Request :: From the listing below, copy only the lines running from the line that contains "extrude(amount=crown_height - bore_roof, mode=Mode.SUBTRACT)" to the line that contains "obj.matrix_parent_inverse = Matrix.Identity(4)", both included.

Data for processing ::
Begin

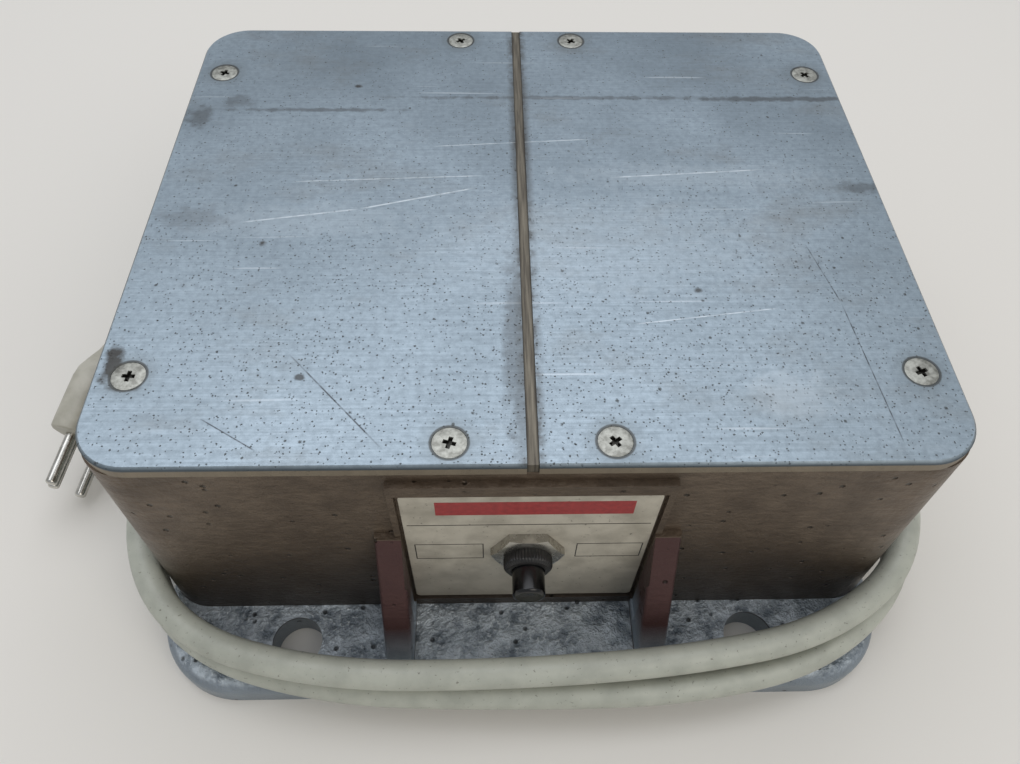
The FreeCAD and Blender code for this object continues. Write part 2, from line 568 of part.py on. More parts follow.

End
Begin

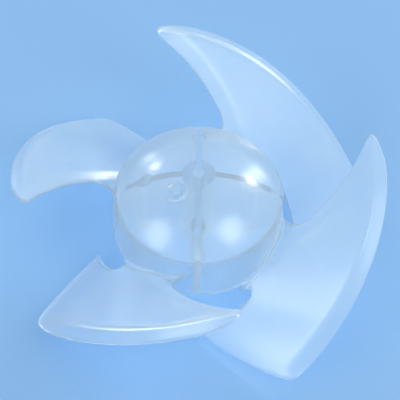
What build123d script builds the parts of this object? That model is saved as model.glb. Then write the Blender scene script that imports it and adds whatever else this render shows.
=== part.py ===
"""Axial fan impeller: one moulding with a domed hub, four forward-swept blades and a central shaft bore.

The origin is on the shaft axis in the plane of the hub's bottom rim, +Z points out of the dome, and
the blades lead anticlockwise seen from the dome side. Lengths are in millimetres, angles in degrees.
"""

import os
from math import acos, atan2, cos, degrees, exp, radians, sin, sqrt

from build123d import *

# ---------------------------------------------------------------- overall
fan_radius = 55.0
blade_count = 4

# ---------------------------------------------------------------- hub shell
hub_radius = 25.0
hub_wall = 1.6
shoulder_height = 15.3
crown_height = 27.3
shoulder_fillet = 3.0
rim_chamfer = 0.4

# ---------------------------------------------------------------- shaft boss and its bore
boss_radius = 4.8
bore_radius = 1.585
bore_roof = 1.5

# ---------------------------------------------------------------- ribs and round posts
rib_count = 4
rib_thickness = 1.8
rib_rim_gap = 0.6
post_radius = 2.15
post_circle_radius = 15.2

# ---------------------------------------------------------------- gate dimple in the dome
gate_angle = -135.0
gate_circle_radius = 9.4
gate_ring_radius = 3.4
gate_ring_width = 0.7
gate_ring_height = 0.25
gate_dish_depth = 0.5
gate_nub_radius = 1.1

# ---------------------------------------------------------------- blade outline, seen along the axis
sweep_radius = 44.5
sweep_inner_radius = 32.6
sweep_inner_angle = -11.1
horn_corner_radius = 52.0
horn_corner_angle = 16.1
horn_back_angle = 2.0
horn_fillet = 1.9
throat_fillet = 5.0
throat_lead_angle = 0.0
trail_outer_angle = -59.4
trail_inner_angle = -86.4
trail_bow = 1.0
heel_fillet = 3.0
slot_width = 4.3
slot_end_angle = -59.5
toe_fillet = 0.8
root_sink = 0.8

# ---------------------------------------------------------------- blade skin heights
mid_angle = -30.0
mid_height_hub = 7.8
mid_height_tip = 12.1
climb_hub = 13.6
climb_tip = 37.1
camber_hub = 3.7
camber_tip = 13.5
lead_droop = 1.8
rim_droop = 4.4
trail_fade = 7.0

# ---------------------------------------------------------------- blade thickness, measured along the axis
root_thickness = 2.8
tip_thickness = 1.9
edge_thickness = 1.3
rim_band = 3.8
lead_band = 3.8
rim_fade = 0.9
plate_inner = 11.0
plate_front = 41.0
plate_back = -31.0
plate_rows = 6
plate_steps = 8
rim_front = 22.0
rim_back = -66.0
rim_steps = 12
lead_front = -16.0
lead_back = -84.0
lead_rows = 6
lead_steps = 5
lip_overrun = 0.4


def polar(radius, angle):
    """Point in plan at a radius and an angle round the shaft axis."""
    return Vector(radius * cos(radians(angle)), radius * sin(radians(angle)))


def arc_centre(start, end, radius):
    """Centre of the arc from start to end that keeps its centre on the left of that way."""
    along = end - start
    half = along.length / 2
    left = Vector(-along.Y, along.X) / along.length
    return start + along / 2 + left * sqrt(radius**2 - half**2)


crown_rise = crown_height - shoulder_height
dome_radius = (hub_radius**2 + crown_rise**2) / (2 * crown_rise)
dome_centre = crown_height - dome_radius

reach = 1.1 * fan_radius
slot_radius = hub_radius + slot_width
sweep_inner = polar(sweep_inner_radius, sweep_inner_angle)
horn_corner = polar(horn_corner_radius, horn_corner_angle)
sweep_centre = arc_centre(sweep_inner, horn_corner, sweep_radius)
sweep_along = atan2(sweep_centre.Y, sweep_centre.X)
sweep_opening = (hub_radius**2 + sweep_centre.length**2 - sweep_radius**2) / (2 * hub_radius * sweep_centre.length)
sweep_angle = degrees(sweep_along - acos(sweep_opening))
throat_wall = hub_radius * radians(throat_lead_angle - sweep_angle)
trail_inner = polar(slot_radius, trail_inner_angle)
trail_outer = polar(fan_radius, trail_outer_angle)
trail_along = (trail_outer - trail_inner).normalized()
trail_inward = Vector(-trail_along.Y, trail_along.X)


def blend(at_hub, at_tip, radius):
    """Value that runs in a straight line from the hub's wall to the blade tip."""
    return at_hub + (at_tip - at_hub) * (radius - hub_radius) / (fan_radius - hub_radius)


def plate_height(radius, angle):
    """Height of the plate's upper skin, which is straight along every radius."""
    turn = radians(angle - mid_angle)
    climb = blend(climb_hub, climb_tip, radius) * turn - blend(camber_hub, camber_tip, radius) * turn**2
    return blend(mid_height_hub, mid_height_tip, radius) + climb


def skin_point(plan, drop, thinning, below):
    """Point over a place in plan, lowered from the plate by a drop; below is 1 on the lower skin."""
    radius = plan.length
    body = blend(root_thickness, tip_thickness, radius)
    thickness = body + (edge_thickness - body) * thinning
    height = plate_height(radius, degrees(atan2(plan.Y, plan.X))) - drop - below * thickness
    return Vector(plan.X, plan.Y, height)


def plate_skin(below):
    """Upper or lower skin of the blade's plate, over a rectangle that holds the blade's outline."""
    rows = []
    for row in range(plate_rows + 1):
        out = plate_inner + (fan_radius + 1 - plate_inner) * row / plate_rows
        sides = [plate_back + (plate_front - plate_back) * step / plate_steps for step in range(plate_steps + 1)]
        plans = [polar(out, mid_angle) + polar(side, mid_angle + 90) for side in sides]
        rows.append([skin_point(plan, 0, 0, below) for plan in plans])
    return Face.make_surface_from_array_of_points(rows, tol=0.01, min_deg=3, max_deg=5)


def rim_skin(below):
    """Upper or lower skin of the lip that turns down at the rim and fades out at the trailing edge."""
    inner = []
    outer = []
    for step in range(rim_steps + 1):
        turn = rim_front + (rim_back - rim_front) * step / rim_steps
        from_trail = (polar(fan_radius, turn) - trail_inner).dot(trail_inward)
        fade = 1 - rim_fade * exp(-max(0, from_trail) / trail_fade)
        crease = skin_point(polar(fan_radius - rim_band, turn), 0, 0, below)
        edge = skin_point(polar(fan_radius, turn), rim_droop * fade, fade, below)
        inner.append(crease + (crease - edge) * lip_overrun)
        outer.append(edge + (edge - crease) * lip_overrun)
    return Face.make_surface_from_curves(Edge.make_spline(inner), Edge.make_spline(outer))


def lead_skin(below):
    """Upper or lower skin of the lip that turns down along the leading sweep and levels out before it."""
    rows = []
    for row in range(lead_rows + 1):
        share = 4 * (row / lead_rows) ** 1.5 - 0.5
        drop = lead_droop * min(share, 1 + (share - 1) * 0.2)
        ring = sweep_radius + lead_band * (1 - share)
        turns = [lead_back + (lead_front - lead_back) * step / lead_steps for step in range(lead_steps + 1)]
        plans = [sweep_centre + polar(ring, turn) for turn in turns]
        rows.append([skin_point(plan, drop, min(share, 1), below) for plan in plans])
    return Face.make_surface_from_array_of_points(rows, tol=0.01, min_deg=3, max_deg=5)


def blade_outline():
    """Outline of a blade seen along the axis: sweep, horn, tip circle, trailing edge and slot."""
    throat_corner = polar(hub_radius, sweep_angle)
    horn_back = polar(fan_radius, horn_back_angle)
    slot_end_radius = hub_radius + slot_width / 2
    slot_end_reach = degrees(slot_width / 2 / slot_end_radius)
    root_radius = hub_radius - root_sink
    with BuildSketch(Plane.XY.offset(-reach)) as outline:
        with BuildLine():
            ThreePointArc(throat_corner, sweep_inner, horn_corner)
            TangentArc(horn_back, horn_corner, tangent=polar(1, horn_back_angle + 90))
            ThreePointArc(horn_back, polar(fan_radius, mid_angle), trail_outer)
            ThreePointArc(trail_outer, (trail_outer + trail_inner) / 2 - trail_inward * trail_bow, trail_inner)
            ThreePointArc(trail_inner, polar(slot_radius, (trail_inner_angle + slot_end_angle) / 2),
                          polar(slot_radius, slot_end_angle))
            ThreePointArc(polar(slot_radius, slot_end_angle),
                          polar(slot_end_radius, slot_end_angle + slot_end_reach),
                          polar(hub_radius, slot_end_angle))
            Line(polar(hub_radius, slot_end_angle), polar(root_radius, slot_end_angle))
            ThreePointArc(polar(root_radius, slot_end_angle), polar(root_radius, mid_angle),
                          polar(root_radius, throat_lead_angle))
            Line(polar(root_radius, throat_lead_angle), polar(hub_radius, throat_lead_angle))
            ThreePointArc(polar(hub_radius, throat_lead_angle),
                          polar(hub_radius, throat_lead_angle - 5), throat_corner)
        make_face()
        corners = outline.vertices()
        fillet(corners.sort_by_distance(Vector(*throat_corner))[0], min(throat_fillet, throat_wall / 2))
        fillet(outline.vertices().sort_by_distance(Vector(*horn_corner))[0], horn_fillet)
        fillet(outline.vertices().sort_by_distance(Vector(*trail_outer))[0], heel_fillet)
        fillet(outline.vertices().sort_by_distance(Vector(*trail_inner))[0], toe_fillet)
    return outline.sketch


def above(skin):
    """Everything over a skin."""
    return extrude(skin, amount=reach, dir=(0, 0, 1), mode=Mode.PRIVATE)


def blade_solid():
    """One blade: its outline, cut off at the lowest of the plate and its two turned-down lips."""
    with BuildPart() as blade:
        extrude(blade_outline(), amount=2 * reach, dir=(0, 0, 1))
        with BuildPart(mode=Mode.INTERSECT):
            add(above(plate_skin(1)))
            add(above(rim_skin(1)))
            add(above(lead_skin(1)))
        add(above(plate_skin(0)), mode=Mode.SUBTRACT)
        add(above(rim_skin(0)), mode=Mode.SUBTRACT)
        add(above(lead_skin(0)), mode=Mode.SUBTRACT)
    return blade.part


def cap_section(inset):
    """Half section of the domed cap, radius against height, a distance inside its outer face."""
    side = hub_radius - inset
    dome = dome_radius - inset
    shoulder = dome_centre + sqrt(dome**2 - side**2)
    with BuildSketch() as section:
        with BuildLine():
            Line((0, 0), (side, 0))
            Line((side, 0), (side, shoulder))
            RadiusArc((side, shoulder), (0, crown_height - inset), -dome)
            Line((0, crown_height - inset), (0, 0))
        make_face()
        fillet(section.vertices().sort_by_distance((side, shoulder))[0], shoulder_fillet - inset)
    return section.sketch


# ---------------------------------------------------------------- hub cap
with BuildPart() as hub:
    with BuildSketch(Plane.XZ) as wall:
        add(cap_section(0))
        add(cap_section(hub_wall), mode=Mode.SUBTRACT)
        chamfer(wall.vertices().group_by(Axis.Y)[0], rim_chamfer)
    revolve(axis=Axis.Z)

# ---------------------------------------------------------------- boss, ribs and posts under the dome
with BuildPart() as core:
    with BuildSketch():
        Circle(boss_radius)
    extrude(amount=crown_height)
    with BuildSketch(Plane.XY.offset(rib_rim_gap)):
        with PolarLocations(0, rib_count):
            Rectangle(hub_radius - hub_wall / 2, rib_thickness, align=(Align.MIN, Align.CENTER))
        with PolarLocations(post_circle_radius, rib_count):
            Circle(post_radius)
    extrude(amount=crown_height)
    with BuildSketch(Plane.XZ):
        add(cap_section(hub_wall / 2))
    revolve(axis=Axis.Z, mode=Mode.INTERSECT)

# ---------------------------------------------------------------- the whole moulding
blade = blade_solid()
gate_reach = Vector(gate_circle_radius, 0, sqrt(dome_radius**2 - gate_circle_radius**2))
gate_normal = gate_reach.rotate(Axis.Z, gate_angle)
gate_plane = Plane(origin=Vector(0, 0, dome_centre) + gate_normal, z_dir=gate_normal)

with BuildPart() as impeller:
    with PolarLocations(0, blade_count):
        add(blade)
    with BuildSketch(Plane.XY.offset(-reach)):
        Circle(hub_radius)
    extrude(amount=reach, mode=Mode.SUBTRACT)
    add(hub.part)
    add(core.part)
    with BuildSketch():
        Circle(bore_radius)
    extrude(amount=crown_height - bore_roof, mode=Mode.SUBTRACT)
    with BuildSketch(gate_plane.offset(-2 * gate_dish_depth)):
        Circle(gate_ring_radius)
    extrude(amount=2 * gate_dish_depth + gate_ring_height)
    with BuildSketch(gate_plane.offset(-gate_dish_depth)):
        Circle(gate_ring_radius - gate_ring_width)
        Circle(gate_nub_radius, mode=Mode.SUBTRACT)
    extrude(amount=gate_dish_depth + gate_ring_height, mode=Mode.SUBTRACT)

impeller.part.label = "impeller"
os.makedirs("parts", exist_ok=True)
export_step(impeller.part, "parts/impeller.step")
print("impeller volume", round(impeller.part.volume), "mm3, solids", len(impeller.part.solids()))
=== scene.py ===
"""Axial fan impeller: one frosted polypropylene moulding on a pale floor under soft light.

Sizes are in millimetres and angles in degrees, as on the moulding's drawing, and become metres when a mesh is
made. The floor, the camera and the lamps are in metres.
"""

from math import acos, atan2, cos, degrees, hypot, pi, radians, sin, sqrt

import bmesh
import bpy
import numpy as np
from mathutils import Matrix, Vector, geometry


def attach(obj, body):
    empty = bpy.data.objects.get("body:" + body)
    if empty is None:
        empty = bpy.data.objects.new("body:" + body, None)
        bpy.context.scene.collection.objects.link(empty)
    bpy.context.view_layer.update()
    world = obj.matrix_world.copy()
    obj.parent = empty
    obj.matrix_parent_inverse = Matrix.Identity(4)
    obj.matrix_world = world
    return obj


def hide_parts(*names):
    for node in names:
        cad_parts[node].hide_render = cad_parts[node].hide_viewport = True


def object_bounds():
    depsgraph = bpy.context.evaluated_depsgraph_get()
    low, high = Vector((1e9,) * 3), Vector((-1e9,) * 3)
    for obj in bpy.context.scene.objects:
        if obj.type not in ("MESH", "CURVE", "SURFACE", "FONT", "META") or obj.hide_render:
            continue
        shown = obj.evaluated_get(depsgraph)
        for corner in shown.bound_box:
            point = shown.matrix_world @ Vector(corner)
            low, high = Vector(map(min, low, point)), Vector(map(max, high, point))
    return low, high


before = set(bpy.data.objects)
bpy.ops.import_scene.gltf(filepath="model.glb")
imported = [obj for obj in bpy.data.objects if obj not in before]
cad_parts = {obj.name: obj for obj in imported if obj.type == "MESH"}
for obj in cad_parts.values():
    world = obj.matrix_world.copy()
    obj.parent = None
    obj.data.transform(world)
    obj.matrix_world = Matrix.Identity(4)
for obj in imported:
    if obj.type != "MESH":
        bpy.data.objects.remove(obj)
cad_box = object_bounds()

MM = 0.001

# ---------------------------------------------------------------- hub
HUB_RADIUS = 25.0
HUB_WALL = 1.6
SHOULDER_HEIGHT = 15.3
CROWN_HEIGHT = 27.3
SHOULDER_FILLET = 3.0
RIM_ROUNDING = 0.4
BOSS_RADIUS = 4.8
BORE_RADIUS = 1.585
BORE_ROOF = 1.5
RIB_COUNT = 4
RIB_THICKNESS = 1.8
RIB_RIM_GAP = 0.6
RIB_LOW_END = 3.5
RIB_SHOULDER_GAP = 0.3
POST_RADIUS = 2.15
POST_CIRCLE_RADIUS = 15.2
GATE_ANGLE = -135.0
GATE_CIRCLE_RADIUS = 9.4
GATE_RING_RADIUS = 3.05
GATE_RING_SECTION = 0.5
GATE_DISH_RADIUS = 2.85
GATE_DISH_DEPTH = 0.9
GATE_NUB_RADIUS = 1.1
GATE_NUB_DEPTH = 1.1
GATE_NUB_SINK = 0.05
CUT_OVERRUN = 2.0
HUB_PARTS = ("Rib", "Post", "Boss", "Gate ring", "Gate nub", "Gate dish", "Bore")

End
Begin

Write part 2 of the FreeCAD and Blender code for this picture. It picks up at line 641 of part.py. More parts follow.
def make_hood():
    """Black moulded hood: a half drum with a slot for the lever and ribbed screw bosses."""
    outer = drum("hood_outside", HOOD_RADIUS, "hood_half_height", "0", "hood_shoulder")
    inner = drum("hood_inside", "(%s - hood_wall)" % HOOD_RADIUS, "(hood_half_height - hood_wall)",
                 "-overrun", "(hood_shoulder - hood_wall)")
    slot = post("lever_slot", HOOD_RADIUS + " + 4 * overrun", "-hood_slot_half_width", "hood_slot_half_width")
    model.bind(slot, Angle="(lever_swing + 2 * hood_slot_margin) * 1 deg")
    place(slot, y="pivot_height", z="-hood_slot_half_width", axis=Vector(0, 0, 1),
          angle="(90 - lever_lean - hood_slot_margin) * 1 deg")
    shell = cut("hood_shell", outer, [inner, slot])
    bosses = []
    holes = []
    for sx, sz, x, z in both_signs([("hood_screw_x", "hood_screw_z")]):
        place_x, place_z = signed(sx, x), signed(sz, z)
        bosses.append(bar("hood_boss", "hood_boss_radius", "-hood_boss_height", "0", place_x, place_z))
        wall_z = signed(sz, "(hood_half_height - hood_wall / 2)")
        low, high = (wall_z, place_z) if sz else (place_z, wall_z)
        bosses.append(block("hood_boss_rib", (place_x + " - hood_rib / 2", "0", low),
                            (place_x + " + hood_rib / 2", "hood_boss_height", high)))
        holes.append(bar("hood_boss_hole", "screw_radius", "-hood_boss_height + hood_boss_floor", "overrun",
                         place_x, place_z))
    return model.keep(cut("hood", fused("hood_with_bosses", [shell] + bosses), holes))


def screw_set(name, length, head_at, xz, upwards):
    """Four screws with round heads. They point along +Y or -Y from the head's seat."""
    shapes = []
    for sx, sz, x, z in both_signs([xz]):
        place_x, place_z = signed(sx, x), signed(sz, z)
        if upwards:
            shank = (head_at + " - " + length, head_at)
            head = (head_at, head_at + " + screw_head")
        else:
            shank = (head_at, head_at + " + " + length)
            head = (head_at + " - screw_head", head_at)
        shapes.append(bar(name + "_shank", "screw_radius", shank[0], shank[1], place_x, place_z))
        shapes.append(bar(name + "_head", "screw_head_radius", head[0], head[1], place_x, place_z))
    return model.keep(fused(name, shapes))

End

Complete response ::
    extrude(amount=crown_height - bore_roof, mode=Mode.SUBTRACT)
    with BuildSketch(gate_plane.offset(-2 * gate_dish_depth)):
        Circle(gate_ring_radius)
    extrude(amount=2 * gate_dish_depth + gate_ring_height)
    with BuildSketch(gate_plane.offset(-gate_dish_depth)):
        Circle(gate_ring_radius - gate_ring_width)
        Circle(gate_nub_radius, mode=Mode.SUBTRACT)
    extrude(amount=gate_dish_depth + gate_ring_height, mode=Mode.SUBTRACT)

impeller.part.label = "impeller"
os.makedirs("parts", exist_ok=True)
export_step(impeller.part, "parts/impeller.step")
print("impeller volume", round(impeller.part.volume), "mm3, solids", len(impeller.part.solids()))
=== scene.py ===
"""Axial fan impeller: one frosted polypropylene moulding on a pale floor under soft light.

Sizes are in millimetres and angles in degrees, as on the moulding's drawing, and become metres when a mesh is
made. The floor, the camera and the lamps are in metres.
"""

from math import acos, atan2, cos, degrees, hypot, pi, radians, sin, sqrt

import bmesh
import bpy
import numpy as np
from mathutils import Matrix, Vector, geometry


def attach(obj, body):
    empty = bpy.data.objects.get("body:" + body)
    if empty is None:
        empty = bpy.data.objects.new("body:" + body, None)
        bpy.context.scene.collection.objects.link(empty)
    bpy.context.view_layer.update()
    world = obj.matrix_world.copy()
    obj.parent = empty
    obj.matrix_parent_inverse = Matrix.Identity(4)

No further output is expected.